Fortunately, Brown owns an airfield. And what's the easiest thing in the world to start up? That's right; a jet engine! Dazzler manages to clamber into a mysteriously unlocked cockpit, use her exactly zero skill with piloting to ignite the engine (though only after pressing the button that makes the SPAK! noise so familiar to frequent fliers), keep the plane together and stationary despite it's exhaust spewing out fire, and use the energy to charge herself back to full. Once again, comics choose not so much to ignore physics as actively spit upon it.

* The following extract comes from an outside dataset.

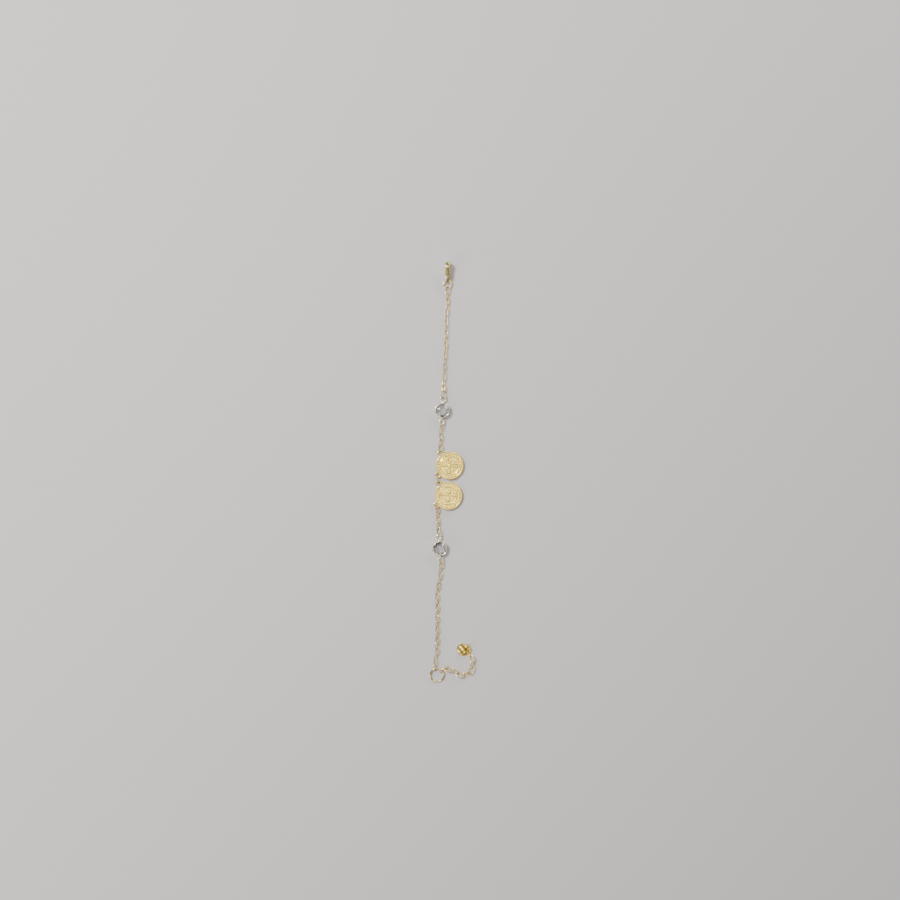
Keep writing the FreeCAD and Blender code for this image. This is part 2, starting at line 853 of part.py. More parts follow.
def place_setting(node, stone, point, heading, neighbour):
    """Put a setting after a joint and return its far loop's centre."""
    reach = loop_reach("eyelet", neighbour, LOOP_PLAY)
    near = point + direction(heading) * reach
    centre = near + direction(heading) * size("eyelet_distance")
    spot = Placement(Vector(centre.x, centre.y, 0), rotation(heading))
    nodes[node].Placement = spot
    nodes[stone].Placement = spot
    return near, centre + direction(heading) * size("eyelet_distance")


def place_medal(node, ear, facing):
    """Hang a medal from its first ear and return its second ear's centre."""
    centre = ear - compass(facing - 45) * size("medal_ear_distance")
    nodes[node].Placement = Placement(
        Vector(centre.x, centre.y, 0), Rotation(Vector(0, 0, 1), facing)
    )
    return centre + compass(facing + 45) * size("medal_ear_distance")


def place_clasp(eye, heading):
    lean = math.degrees(
        math.asin((size("clasp_head_radius") - size("clasp_eye_radius")) / size("clasp_head_distance"))
    )
    turn = Rotation(Vector(0, 0, 1), heading + 90)
    turn = turn.multiply(Rotation(Vector(1, 0, 0), 90))
    turn = turn.multiply(Rotation(Vector(0, 0, 1), lean))
    for node in ("clasp_body", "clasp_lever", "clasp_rivet", "clasp_spring"):
        thing = nodes[node]
        thing.Placement = Placement(eye, turn).multiply(thing.Placement)
    return Placement(eye, turn)


def lay_out():
    cable_wire = size("cable_wire")
    large_wire = size("large_wire")
    eyelet_wire = size("eyelet_wire")

    # jump ring and clasp
    centre = Vector(-2.8, 82.7, 0.93)
    ring = round_ring("jump_ring_loop", "jump_ring")
    dip = -2.3
    ring.Placement = Placement(centre, rotation(0, 0, dip))
    keep("clasp_jump_ring", ring)
    radius = (size("jump_ring_diameter") - size("jump_ring_wire")) / 2
    grip = centre - direction(0, dip) * radius
    pivots["clasp_jump_ring", "clasp_body"] = grip
    eye = Vector(grip.x, grip.y + 0.04, size("clasp_eye_radius"))
    clasp = place_clasp(eye, 0)
    pivots["clasp_body", "clasp_lever"] = clasp.multVec(Vector(*PIVOT, 0))
    pivots["upper_chain_01", "clasp_jump_ring"] = centre
    point = centre + direction(0, dip) * loop_reach("jump_ring", size("first_wire"), LOOP_PLAY)

    # upper chain and its connector ring
    count = len(UPPER_HEADINGS)
    levels = [CABLE_LEVEL] * count
    levels[0] = 0.89
    levels[-2] = 0.95
    levels[-1] = size("eyelet_level")
    items = []
    for number, heading in enumerate(UPPER_HEADINGS):
        node = "upper_chain_%02d" % ((number + 3) // 2)
        kind = "first" if number == 0 else "cable"
        items.append((node, kind, heading, rolls(count)[number], levels[number]))
    items.append(("upper_connector_ring", "connector", -1.5, -39.0, size("eyelet_level")))
    point = lay_run(
        point, items, (size("jump_ring_wire"), LOOP_PLAY), (eyelet_wire, LOOP_PLAY)
    )

    # upper setting
    near, far = place_setting(
        "upper_crystal_setting", "upper_crystal", point, -3.7, size("connector_wire")
    )
    pivots["upper_connector_ring", "upper_crystal_setting"] = near
    pivots["upper_crystal_setting", "upper_short_link_1"] = far
    point = far + direction(-3.7) * loop_reach("eyelet", cable_wire, LOOP_PLAY)

    # short chain to the upper medal
    kinds = ("cable", "cable", "cable", "large", "large")
    levels = (1.0, 0.85, 0.92, LARGE_LEVEL, size("medal_ear_level"))
    items = [
        ("upper_short_link_%d" % (n + 1), kinds[n], SHORT_A_HEADINGS[n], rolls(5)[n], levels[n])
        for n in range(5)
    ]
    point = lay_run(point, items, (eyelet_wire, LOOP_PLAY), (eyelet_wire, LOOP_PLAY))
    ear = point + direction(-1) * loop_reach("eyelet", large_wire, LOOP_PLAY)
    pivots["upper_short_link_5", "upper_medal"] = ear
    ear = place_medal("upper_medal", ear, 173.5)
    pivots["upper_medal", "medal_link"] = ear

    # the link between the medals, and the lower medal
    point = ear + direction(6.5) * loop_reach("eyelet", large_wire, LOOP_PLAY)
    items = [("medal_link", "large", 6.5, -43.0, size("medal_ear_level"))]
    point = lay_run(point, items, (eyelet_wire, LOOP_PLAY), (eyelet_wire, LOOP_PLAY))
    ear = point + direction(6.5) * loop_reach("eyelet", large_wire, LOOP_PLAY)
    pivots["medal_link", "lower_medal"] = ear
    ear = place_medal("lower_medal", ear, 173.8)
    pivots["lower_medal", "lower_short_link_1"] = ear

    # short chain to the lower setting
    point = ear + direction(8) * loop_reach("eyelet", cable_wire, LOOP_PLAY)
    levels = (0.8, CABLE_LEVEL, 0.92, 0.95, size("eyelet_level"))
    items = [
        ("lower_short_link_%d" % (n + 1), kinds[n], SHORT_B_HEADINGS[n], rolls(5)[n], levels[n])
        for n in range(5)
    ]
    point = lay_run(point, items, (eyelet_wire, LOOP_PLAY), (eyelet_wire, LOOP_PLAY))
    near, far = place_setting("lower_crystal_setting", "lower_crystal", point, 4.9, large_wire)
    pivots["lower_short_link_5", "lower_crystal_setting"] = near
    pivots["lower_crystal_setting", "lower_connector_link"] = far
    point = far + direction(4.9) * loop_reach("eyelet", large_wire, LOOP_PLAY)

    # lower chain
    count = len(LOWER_HEADINGS)
    items = [("lower_connector_link", "large", 2, ROLL, 0.86)]
    for number, heading in enumerate(LOWER_HEADINGS):
        node = "lower_chain_%02d" % (number // 2 + 1)
        level = CABLE_LEVEL
        roll = -rolls(count)[number]
        if number == count - 2:
            level = 0.84
        if number == count - 1:
            level = RING_LEVEL
            roll = -55.0
        items.append((node, "cable", heading, roll, level))
    end_wire = size("end_ring_wire")
    point = lay_run(point, items, (eyelet_wire, LOOP_PLAY), (end_wire, END_PLAY))

    # end ring, leaning up a little at the side that the chain and extender hold
    reach = loop_reach("end_ring", cable_wire, END_PLAY)
    centre = point + direction(17) * reach
    centre = Vector(centre.x, centre.y, 0.674)
    ring = round_ring("end_ring_loop", "end_ring")
    ring.Placement = Placement(centre, rotation(176.5, 0, 6.7))
    keep("end_ring", ring)
    pivots["lower_chain_10", "end_ring"] = centre

    # extender, charm ring and charm
    extender_wire = size("extender_wire")
    point = centre + compass(42) * loop_reach("end_ring", extender_wire, END_PLAY)
    point.z = RING_LEVEL
    pivots["end_ring", "extender_link_1"] = Vector(point)
    count = len(EXTENDER_HEADINGS)
    items = []
    for number, heading in enumerate(EXTENDER_HEADINGS):
        level = EXTENDER_LEVEL
        roll = rolls(count, 38.0)[number]
        if number == 0:
            level = 0.99
            roll = 43.0
        if number == count - 1:
            level = 0.95
        node = "extender_link_%d" % (number + 1)
        items.append((node, "extender", heading, roll, level))
    items.append(("charm_ring", "charm_ring", 220, 55.0, size("charm_loop_level")))
    loop_wire = size("charm_loop_wire")
    point = lay_run(point, items, (end_wire, END_PLAY), (loop_wire, LOOP_PLAY))
    loop = point + direction(220) * loop_reach("charm_loop", size("charm_ring_wire"), LOOP_PLAY)
    pivots["charm_ring", "shell_charm"] = loop
    facing = 35.0
    centre = loop - compass(facing - 64) * size("charm_loop_distance")
    nodes["shell_charm"].Placement = Placement(
        Vector(centre.x, centre.y, 0), Rotation(Vector(0, 0, 1), facing)
    )


def centre_on_origin():
    """Move everything so that the bounding box is centred on the Z axis."""
    box = FreeCAD.BoundBox()
    for thing in nodes.values():
        box.add(thing.Shape.optimalBoundingBox(False))
    shift = Vector(-(box.XMin + box.XMax) / 2, -(box.YMin + box.YMax) / 2, 0)
    for thing in nodes.values():
        spot = thing.Placement
        thing.Placement = Placement(spot.Base + shift, spot.Rotation)
    for pair in pivots:
        pivots[pair] = pivots[pair] + shift
    return shift


def check_all():
    for thing in doc.Objects:
        bad = [word for word in thing.State if word in ("Invalid", "Error")]
        if bad:
            raise RuntimeError("%s: %s" % (thing.Label, bad))
    for node, thing in nodes.items():
        if thing.Shape.isNull() or not thing.Shape.isValid():
            raise RuntimeError("bad shape: " + node)
        if not thing.Shape.Solids:
            raise RuntimeError("no solid: " + node)


def write_parts():
    os.makedirs("parts", exist_ok=True)
    for node, thing in nodes.items():
        thing.Shape.exportStep("parts/%s.step" % node)


fill_sheet()
crystal_setting("upper_crystal_setting")
crystal_setting("lower_crystal_setting")
crystal("upper_crystal")
crystal("lower_crystal")
medal("upper_medal", plain_cross)
medal("lower_medal", inner_ring)
clasp_body()
clasp_lever()
clasp_rivet()
clasp_spring()
shell_charm()
lay_out()
doc.recompute()
centre_on_origin()
doc.recompute()
check_all()
write_parts()
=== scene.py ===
import json
import math

import bmesh
import bpy
import numpy as np
from mathutils import Matrix, Vector
from mathutils.noise import fractal

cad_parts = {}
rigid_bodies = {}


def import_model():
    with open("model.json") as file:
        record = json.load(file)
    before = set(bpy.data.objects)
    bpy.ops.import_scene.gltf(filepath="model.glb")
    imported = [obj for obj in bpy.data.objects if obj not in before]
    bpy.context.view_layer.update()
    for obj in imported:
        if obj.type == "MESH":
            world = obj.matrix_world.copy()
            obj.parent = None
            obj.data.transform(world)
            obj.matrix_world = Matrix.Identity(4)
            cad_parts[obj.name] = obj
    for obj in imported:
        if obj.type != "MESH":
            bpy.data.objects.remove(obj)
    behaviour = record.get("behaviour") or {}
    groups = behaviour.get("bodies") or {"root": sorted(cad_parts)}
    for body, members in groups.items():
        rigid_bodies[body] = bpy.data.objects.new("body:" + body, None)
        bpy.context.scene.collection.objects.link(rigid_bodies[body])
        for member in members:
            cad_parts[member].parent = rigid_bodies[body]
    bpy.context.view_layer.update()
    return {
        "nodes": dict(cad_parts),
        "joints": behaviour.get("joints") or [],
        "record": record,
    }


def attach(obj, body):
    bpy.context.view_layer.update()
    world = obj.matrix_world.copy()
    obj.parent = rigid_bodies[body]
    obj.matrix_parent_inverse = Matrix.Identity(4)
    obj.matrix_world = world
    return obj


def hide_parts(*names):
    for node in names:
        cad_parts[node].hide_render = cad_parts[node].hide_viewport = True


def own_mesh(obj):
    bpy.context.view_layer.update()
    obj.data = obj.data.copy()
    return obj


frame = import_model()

# A bracelet chain laid flat: clasp, wire links, two crystal settings, two medals,
# end ring, extender and a ribbed charm. Lengths are millimetres and angles radians,
# unless a name ends in _M for metres or _DEGREES. Every piece's place is read from
# the frame's nodes and hinges.

MM = 0.001

# bent wire: the depths of seams and wear are shares of its radius
ROUND_STEPS = 18
LINK_STEPS = 72
RING_STEPS = 112
ROUND_WITHIN = 0.05
SOLDER_GROOVE = 0.05
CUT_GROOVE = 0.16
GROOVE_WIDTH = 0.05
WEAR_DEPTH = 0.04
# cross-sections near the seam, and the swelling beside it, in groove widths
SEAM_SECTIONS = (-3, -2, -1.2, -0.5, 0, 0.5, 1.2, 2, 3)
SEAM_SWELL = 2.4

# small soldered loops
EYELET_RADIUS = 1.125
EYELET_WIRE = 0.275
CHARM_LOOP_RADIUS = 0.55
CHARM_LOOP_WIRE = 0.2

# crystal settings
EYELET_LEVEL = 1.26
BEZEL_RADIUS = 3.25
BEZEL_STEPS = 168
LIP_CENTRE = (3.03, 2.17)
LIP_ROUNDING = 0.22
LIP_LOBES = 28
LIP_LOBE_DEPTH = 0.012
NECK_WIDE = 0.95
NECK_NARROW = 0.3
NECK_THICK = 0.34
NECK_ROWS = 14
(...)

At least this blasphemy against basic science has the desired narrative effect, and Alison is able to process enough power to knock even Rogue out, right in the path of the strangely impotent jet engines! They still apparently have enough juice to suck a young woman to a rather unpleasant end, though, but Dazzler bundles the supervillainess out of harm's way. The battle won, she gets back in the Packard, and - feeling uncharacteristically optimistic - heads back to her half sister, her "old flame", and her potentially dodgy link to the next stage in her suddenly burgeoning career.
Clues
This story takes place from late night to late morning.
Rogue's presence here provides us with problems, as mentioned above. By now, she's already with the X-Men. This is easily resolved however by placing DAZ #26 earlier in the time-line; there's no direct link between that issue and its predecessor that we need to worry about. We'll put it back far enough for there to be a week between this story and Rogue seeking sanctuary.
Date
Wednesday 27th to Thursday 28th of July, 1983.
X-Date
X+5Y+100 to X+5Y+101.
Contemporary Events
Doctor Ken Masugi, of the Claremont Institute in California, testifies before the Congressional Committee charged with deciding on how to redress the interment of Japanese families by the US during World War II.
Perhaps surprisingly, Masugi is critical of the committee for going too far in sympathising with those who share his Japanese descent, arguing that neither reparations nor a formal apology were necessary (both ultimately came to pass five years later). And definitely surprisingly, some bright spark figured the best person to chair the committee was Strom Thurmond, a man who's name is synonymous with racism, and about whom pretty much the best thing could be said is that he died markedly less of an arsehole then one could have guessed from his early campaigns.
Standout Line
"I owe you an apology, Mr. Barnett, that guy does have wings!"